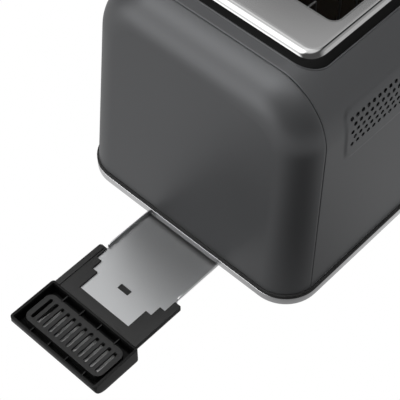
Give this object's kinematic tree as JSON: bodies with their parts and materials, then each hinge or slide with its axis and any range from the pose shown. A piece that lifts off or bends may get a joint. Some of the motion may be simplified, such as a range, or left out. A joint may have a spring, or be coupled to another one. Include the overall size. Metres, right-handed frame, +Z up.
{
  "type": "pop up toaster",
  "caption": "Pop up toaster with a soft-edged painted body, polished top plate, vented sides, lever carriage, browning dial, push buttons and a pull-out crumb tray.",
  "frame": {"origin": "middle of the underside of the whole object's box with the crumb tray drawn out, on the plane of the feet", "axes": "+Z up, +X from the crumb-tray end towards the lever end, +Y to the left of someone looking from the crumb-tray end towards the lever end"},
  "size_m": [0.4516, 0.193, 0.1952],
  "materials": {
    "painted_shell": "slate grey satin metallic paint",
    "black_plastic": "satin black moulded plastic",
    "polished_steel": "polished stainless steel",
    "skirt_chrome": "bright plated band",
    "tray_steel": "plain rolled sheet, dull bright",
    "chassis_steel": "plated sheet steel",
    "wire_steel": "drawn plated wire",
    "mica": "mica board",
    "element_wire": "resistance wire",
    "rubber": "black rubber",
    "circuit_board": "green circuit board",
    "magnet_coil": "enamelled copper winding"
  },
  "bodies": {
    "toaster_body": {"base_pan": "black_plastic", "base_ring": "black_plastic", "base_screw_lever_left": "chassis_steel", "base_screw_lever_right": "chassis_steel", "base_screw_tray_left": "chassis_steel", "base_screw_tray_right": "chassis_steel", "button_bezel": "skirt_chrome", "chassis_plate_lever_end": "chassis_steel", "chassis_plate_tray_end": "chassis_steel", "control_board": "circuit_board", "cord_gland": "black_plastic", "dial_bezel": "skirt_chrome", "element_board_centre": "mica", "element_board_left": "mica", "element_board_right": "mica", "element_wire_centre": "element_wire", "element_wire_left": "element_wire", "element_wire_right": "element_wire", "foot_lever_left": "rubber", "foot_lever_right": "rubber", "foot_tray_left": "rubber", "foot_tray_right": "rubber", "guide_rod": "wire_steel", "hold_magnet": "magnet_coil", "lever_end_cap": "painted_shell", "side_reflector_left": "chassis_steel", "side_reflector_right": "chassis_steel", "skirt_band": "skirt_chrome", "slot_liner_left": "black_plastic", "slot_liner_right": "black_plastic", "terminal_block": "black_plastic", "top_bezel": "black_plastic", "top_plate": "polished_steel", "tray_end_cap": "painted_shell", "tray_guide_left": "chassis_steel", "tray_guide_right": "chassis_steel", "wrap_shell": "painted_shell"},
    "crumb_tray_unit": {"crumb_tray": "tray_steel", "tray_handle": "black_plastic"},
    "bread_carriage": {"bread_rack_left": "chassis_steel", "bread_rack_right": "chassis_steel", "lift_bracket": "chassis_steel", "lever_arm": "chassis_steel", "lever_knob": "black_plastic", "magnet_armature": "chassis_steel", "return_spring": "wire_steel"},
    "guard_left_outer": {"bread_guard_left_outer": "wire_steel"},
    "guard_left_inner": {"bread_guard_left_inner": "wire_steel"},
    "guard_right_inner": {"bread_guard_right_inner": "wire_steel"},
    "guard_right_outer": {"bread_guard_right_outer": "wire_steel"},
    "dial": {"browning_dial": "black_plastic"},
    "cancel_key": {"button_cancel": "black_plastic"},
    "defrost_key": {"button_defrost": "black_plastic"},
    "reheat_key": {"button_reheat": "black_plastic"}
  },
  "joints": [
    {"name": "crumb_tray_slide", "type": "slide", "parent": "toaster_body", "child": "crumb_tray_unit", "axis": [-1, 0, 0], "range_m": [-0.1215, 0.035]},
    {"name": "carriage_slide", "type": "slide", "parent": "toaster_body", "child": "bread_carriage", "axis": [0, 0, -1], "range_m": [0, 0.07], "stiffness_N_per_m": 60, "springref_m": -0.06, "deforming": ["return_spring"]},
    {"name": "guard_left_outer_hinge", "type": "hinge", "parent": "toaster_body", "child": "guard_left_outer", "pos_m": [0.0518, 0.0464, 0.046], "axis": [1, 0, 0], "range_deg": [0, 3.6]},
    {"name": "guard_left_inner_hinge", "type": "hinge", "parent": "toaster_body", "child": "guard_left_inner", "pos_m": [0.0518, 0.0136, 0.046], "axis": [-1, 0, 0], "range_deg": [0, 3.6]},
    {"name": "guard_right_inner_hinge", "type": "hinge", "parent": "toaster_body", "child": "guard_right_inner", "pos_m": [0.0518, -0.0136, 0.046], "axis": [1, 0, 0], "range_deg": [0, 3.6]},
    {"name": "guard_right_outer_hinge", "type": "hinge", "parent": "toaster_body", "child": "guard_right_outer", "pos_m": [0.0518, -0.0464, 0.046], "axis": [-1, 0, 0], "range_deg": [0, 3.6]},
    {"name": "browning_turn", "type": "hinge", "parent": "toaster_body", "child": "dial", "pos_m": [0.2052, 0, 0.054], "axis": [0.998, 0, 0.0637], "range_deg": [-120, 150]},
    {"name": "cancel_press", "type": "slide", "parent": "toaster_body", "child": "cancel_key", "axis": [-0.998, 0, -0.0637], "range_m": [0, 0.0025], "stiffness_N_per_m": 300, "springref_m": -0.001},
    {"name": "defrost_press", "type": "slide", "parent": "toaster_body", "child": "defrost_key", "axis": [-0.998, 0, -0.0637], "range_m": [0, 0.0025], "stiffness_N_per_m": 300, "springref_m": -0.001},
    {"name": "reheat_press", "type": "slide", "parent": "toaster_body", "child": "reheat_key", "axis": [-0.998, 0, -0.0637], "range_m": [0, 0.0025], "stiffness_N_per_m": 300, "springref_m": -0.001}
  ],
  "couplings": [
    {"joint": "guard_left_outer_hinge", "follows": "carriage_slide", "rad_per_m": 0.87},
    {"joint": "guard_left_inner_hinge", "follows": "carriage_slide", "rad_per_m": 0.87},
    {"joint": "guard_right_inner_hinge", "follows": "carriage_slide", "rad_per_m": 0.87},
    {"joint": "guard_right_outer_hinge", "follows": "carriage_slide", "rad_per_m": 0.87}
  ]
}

--

Exercise brief>
Copy out all of the lines above exactly.

The reply>
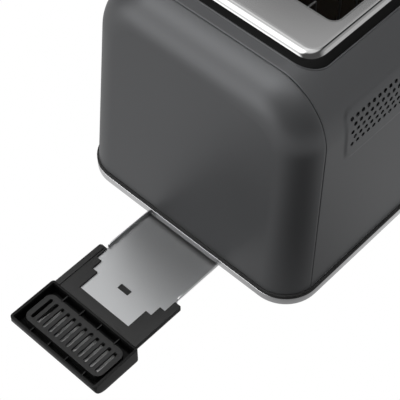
Give this object's kinematic tree as JSON: bodies with their parts and materials, then each hinge or slide with its axis and any range from the pose shown. A piece that lifts off or bends may get a joint. Some of the motion may be simplified, such as a range, or left out. A joint may have a spring, or be coupled to another one. Include the overall size. Metres, right-handed frame, +Z up.
{
  "type": "pop up toaster",
  "caption": "Pop up toaster with a soft-edged painted body, polished top plate, vented sides, lever carriage, browning dial, push buttons and a pull-out crumb tray.",
  "frame": {"origin": "middle of the underside of the whole object's box with the crumb tray drawn out, on the plane of the feet", "axes": "+Z up, +X from the crumb-tray end towards the lever end, +Y to the left of someone looking from the crumb-tray end towards the lever end"},
  "size_m": [0.4516, 0.193, 0.1952],
  "materials": {
    "painted_shell": "slate grey satin metallic paint",
    "black_plastic": "satin black moulded plastic",
    "polished_steel": "polished stainless steel",
    "skirt_chrome": "bright plated band",
    "tray_steel": "plain rolled sheet, dull bright",
    "chassis_steel": "plated sheet steel",
    "wire_steel": "drawn plated wire",
    "mica": "mica board",
    "element_wire": "resistance wire",
    "rubber": "black rubber",
    "circuit_board": "green circuit board",
    "magnet_coil": "enamelled copper winding"
  },
  "bodies": {
    "toaster_body": {"base_pan": "black_plastic", "base_ring": "black_plastic", "base_screw_lever_left": "chassis_steel", "base_screw_lever_right": "chassis_steel", "base_screw_tray_left": "chassis_steel", "base_screw_tray_right": "chassis_steel", "button_bezel": "skirt_chrome", "chassis_plate_lever_end": "chassis_steel", "chassis_plate_tray_end": "chassis_steel", "control_board": "circuit_board", "cord_gland": "black_plastic", "dial_bezel": "skirt_chrome", "element_board_centre": "mica", "element_board_left": "mica", "element_board_right": "mica", "element_wire_centre": "element_wire", "element_wire_left": "element_wire", "element_wire_right": "element_wire", "foot_lever_left": "rubber", "foot_lever_right": "rubber", "foot_tray_left": "rubber", "foot_tray_right": "rubber", "guide_rod": "wire_steel", "hold_magnet": "magnet_coil", "lever_end_cap": "painted_shell", "side_reflector_left": "chassis_steel", "side_reflector_right": "chassis_steel", "skirt_band": "skirt_chrome", "slot_liner_left": "black_plastic", "slot_liner_right": "black_plastic", "terminal_block": "black_plastic", "top_bezel": "black_plastic", "top_plate": "polished_steel", "tray_end_cap": "painted_shell", "tray_guide_left": "chassis_steel", "tray_guide_right": "chassis_steel", "wrap_shell": "painted_shell"},
    "crumb_tray_unit": {"crumb_tray": "tray_steel", "tray_handle": "black_plastic"},
    "bread_carriage": {"bread_rack_left": "chassis_steel", "bread_rack_right": "chassis_steel", "lift_bracket": "chassis_steel", "lever_arm": "chassis_steel", "lever_knob": "black_plastic", "magnet_armature": "chassis_steel", "return_spring": "wire_steel"},
    "guard_left_outer": {"bread_guard_left_outer": "wire_steel"},
    "guard_left_inner": {"bread_guard_left_inner": "wire_steel"},
    "guard_right_inner": {"bread_guard_right_inner": "wire_steel"},
    "guard_right_outer": {"bread_guard_right_outer": "wire_steel"},
    "dial": {"browning_dial": "black_plastic"},
    "cancel_key": {"button_cancel": "black_plastic"},
    "defrost_key": {"button_defrost": "black_plastic"},
    "reheat_key": {"button_reheat": "black_plastic"}
  },
  "joints": [
    {"name": "crumb_tray_slide", "type": "slide", "parent": "toaster_body", "child": "crumb_tray_unit", "axis": [-1, 0, 0], "range_m": [-0.1215, 0.035]},
    {"name": "carriage_slide", "type": "slide", "parent": "toaster_body", "child": "bread_carriage", "axis": [0, 0, -1], "range_m": [0, 0.07], "stiffness_N_per_m": 60, "springref_m": -0.06, "deforming": ["return_spring"]},
    {"name": "guard_left_outer_hinge", "type": "hinge", "parent": "toaster_body", "child": "guard_left_outer", "pos_m": [0.0518, 0.0464, 0.046], "axis": [1, 0, 0], "range_deg": [0, 3.6]},
    {"name": "guard_left_inner_hinge", "type": "hinge", "parent": "toaster_body", "child": "guard_left_inner", "pos_m": [0.0518, 0.0136, 0.046], "axis": [-1, 0, 0], "range_deg": [0, 3.6]},
    {"name": "guard_right_inner_hinge", "type": "hinge", "parent": "toaster_body", "child": "guard_right_inner", "pos_m": [0.0518, -0.0136, 0.046], "axis": [1, 0, 0], "range_deg": [0, 3.6]},
    {"name": "guard_right_outer_hinge", "type": "hinge", "parent": "toaster_body", "child": "guard_right_outer", "pos_m": [0.0518, -0.0464, 0.046], "axis": [-1, 0, 0], "range_deg": [0, 3.6]},
    {"name": "browning_turn", "type": "hinge", "parent": "toaster_body", "child": "dial", "pos_m": [0.2052, 0, 0.054], "axis": [0.998, 0, 0.0637], "range_deg": [-120, 150]},
    {"name": "cancel_press", "type": "slide", "parent": "toaster_body", "child": "cancel_key", "axis": [-0.998, 0, -0.0637], "range_m": [0, 0.0025], "stiffness_N_per_m": 300, "springref_m": -0.001},
    {"name": "defrost_press", "type": "slide", "parent": "toaster_body", "child": "defrost_key", "axis": [-0.998, 0, -0.0637], "range_m": [0, 0.0025], "stiffness_N_per_m": 300, "springref_m": -0.001},
    {"name": "reheat_press", "type": "slide", "parent": "toaster_body", "child": "reheat_key", "axis": [-0.998, 0, -0.0637], "range_m": [0, 0.0025], "stiffness_N_per_m": 300, "springref_m": -0.001}
  ],
  "couplings": [
    {"joint": "guard_left_outer_hinge", "follows": "carriage_slide", "rad_per_m": 0.87},
    {"joint": "guard_left_inner_hinge", "follows": "carriage_slide", "rad_per_m": 0.87},
    {"joint": "guard_right_inner_hinge", "follows": "carriage_slide", "rad_per_m": 0.87},
    {"joint": "guard_right_outer_hinge", "follows": "carriage_slide", "rad_per_m": 0.87}
  ]
}